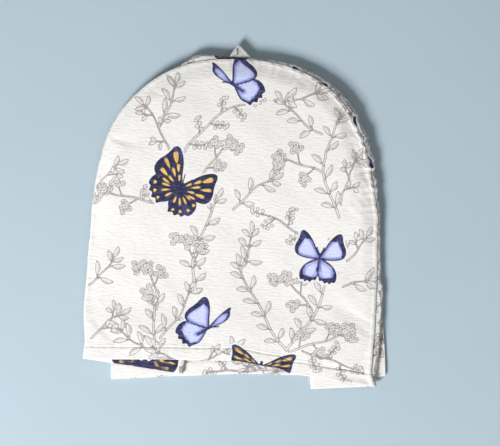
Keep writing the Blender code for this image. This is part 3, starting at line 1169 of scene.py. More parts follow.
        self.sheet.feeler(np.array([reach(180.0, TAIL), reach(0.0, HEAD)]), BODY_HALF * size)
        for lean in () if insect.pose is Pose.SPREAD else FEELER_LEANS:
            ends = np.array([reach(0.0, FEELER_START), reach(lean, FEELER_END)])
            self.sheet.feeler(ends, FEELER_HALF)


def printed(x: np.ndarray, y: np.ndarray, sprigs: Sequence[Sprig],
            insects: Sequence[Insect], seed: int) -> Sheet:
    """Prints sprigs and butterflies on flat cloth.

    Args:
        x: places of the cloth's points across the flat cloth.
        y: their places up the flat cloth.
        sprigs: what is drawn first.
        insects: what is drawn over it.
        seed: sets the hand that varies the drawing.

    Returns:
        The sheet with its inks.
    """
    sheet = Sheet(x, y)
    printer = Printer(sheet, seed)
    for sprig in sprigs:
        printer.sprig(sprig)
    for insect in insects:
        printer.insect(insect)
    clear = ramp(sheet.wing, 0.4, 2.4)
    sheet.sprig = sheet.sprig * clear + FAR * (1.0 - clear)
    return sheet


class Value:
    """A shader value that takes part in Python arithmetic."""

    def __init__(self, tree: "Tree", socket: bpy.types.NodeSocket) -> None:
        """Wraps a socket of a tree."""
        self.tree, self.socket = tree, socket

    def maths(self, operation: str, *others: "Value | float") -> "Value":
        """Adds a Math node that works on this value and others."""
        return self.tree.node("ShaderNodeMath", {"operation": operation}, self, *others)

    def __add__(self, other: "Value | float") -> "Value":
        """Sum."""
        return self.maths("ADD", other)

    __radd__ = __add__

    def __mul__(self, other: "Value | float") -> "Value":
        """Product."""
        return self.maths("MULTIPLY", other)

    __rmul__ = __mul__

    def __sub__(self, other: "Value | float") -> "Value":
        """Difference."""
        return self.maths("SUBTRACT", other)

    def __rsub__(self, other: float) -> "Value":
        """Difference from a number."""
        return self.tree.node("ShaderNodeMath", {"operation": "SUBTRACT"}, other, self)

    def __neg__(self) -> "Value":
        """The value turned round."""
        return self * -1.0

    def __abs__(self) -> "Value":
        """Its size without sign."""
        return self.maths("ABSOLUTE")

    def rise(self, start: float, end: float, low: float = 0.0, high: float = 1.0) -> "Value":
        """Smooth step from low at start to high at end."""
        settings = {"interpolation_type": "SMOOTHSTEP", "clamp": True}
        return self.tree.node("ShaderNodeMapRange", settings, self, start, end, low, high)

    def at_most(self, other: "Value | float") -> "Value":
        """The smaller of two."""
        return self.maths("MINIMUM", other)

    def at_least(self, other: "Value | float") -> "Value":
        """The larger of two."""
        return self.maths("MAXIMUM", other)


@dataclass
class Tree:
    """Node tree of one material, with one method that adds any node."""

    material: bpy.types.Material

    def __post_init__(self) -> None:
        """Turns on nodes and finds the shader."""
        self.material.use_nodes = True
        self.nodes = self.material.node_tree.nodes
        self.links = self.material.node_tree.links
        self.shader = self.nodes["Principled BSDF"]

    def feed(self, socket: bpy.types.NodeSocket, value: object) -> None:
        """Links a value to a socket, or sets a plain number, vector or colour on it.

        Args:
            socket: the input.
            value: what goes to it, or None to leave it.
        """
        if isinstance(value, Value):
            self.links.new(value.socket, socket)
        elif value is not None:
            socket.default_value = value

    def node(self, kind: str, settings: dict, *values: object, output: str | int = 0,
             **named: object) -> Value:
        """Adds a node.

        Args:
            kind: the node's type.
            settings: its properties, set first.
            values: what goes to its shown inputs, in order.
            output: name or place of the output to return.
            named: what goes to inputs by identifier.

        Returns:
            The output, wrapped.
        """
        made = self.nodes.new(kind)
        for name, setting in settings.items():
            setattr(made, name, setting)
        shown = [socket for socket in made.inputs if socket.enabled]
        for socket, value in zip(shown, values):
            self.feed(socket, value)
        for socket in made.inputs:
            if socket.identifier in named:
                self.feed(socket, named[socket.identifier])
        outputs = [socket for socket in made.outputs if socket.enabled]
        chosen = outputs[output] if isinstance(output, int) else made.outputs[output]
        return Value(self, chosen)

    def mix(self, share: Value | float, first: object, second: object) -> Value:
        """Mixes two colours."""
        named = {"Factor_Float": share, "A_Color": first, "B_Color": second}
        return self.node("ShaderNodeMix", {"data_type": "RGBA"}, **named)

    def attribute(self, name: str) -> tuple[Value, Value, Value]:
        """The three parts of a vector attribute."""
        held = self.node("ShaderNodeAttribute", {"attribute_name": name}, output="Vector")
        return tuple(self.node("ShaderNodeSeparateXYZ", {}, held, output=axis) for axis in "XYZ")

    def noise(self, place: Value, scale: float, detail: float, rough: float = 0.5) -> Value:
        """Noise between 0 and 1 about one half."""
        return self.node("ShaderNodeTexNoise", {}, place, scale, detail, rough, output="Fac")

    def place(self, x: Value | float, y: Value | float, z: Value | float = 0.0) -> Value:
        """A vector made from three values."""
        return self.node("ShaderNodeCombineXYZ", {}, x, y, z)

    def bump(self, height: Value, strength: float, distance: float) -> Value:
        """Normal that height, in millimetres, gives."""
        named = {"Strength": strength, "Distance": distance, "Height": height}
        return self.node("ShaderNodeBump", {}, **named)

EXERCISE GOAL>
Copy out the full listing exactly.

WORKED ANSWER>
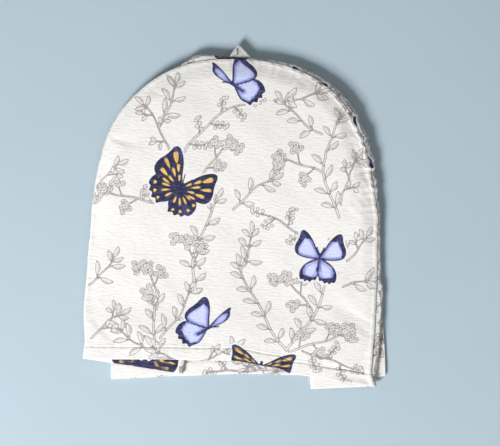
Keep writing the Blender code for this image. This is part 3, starting at line 1169 of scene.py. More parts follow.
        self.sheet.feeler(np.array([reach(180.0, TAIL), reach(0.0, HEAD)]), BODY_HALF * size)
        for lean in () if insect.pose is Pose.SPREAD else FEELER_LEANS:
            ends = np.array([reach(0.0, FEELER_START), reach(lean, FEELER_END)])
            self.sheet.feeler(ends, FEELER_HALF)


def printed(x: np.ndarray, y: np.ndarray, sprigs: Sequence[Sprig],
            insects: Sequence[Insect], seed: int) -> Sheet:
    """Prints sprigs and butterflies on flat cloth.

    Args:
        x: places of the cloth's points across the flat cloth.
        y: their places up the flat cloth.
        sprigs: what is drawn first.
        insects: what is drawn over it.
        seed: sets the hand that varies the drawing.

    Returns:
        The sheet with its inks.
    """
    sheet = Sheet(x, y)
    printer = Printer(sheet, seed)
    for sprig in sprigs:
        printer.sprig(sprig)
    for insect in insects:
        printer.insect(insect)
    clear = ramp(sheet.wing, 0.4, 2.4)
    sheet.sprig = sheet.sprig * clear + FAR * (1.0 - clear)
    return sheet


class Value:
    """A shader value that takes part in Python arithmetic."""

    def __init__(self, tree: "Tree", socket: bpy.types.NodeSocket) -> None:
        """Wraps a socket of a tree."""
        self.tree, self.socket = tree, socket

    def maths(self, operation: str, *others: "Value | float") -> "Value":
        """Adds a Math node that works on this value and others."""
        return self.tree.node("ShaderNodeMath", {"operation": operation}, self, *others)

    def __add__(self, other: "Value | float") -> "Value":
        """Sum."""
        return self.maths("ADD", other)

    __radd__ = __add__

    def __mul__(self, other: "Value | float") -> "Value":
        """Product."""
        return self.maths("MULTIPLY", other)

    __rmul__ = __mul__

    def __sub__(self, other: "Value | float") -> "Value":
        """Difference."""
        return self.maths("SUBTRACT", other)

    def __rsub__(self, other: float) -> "Value":
        """Difference from a number."""
        return self.tree.node("ShaderNodeMath", {"operation": "SUBTRACT"}, other, self)

    def __neg__(self) -> "Value":
        """The value turned round."""
        return self * -1.0

    def __abs__(self) -> "Value":
        """Its size without sign."""
        return self.maths("ABSOLUTE")

    def rise(self, start: float, end: float, low: float = 0.0, high: float = 1.0) -> "Value":
        """Smooth step from low at start to high at end."""
        settings = {"interpolation_type": "SMOOTHSTEP", "clamp": True}
        return self.tree.node("ShaderNodeMapRange", settings, self, start, end, low, high)

    def at_most(self, other: "Value | float") -> "Value":
        """The smaller of two."""
        return self.maths("MINIMUM", other)

    def at_least(self, other: "Value | float") -> "Value":
        """The larger of two."""
        return self.maths("MAXIMUM", other)


@dataclass
class Tree:
    """Node tree of one material, with one method that adds any node."""

    material: bpy.types.Material

    def __post_init__(self) -> None:
        """Turns on nodes and finds the shader."""
        self.material.use_nodes = True
        self.nodes = self.material.node_tree.nodes
        self.links = self.material.node_tree.links
        self.shader = self.nodes["Principled BSDF"]

    def feed(self, socket: bpy.types.NodeSocket, value: object) -> None:
        """Links a value to a socket, or sets a plain number, vector or colour on it.

        Args:
            socket: the input.
            value: what goes to it, or None to leave it.
        """
        if isinstance(value, Value):
            self.links.new(value.socket, socket)
        elif value is not None:
            socket.default_value = value

    def node(self, kind: str, settings: dict, *values: object, output: str | int = 0,
             **named: object) -> Value:
        """Adds a node.

        Args:
            kind: the node's type.
            settings: its properties, set first.
            values: what goes to its shown inputs, in order.
            output: name or place of the output to return.
            named: what goes to inputs by identifier.

        Returns:
            The output, wrapped.
        """
        made = self.nodes.new(kind)
        for name, setting in settings.items():
            setattr(made, name, setting)
        shown = [socket for socket in made.inputs if socket.enabled]
        for socket, value in zip(shown, values):
            self.feed(socket, value)
        for socket in made.inputs:
            if socket.identifier in named:
                self.feed(socket, named[socket.identifier])
        outputs = [socket for socket in made.outputs if socket.enabled]
        chosen = outputs[output] if isinstance(output, int) else made.outputs[output]
        return Value(self, chosen)

    def mix(self, share: Value | float, first: object, second: object) -> Value:
        """Mixes two colours."""
        named = {"Factor_Float": share, "A_Color": first, "B_Color": second}
        return self.node("ShaderNodeMix", {"data_type": "RGBA"}, **named)

    def attribute(self, name: str) -> tuple[Value, Value, Value]:
        """The three parts of a vector attribute."""
        held = self.node("ShaderNodeAttribute", {"attribute_name": name}, output="Vector")
        return tuple(self.node("ShaderNodeSeparateXYZ", {}, held, output=axis) for axis in "XYZ")

    def noise(self, place: Value, scale: float, detail: float, rough: float = 0.5) -> Value:
        """Noise between 0 and 1 about one half."""
        return self.node("ShaderNodeTexNoise", {}, place, scale, detail, rough, output="Fac")

    def place(self, x: Value | float, y: Value | float, z: Value | float = 0.0) -> Value:
        """A vector made from three values."""
        return self.node("ShaderNodeCombineXYZ", {}, x, y, z)

    def bump(self, height: Value, strength: float, distance: float) -> Value:
        """Normal that height, in millimetres, gives."""
        named = {"Strength": strength, "Distance": distance, "Height": height}
        return self.node("ShaderNodeBump", {}, **named)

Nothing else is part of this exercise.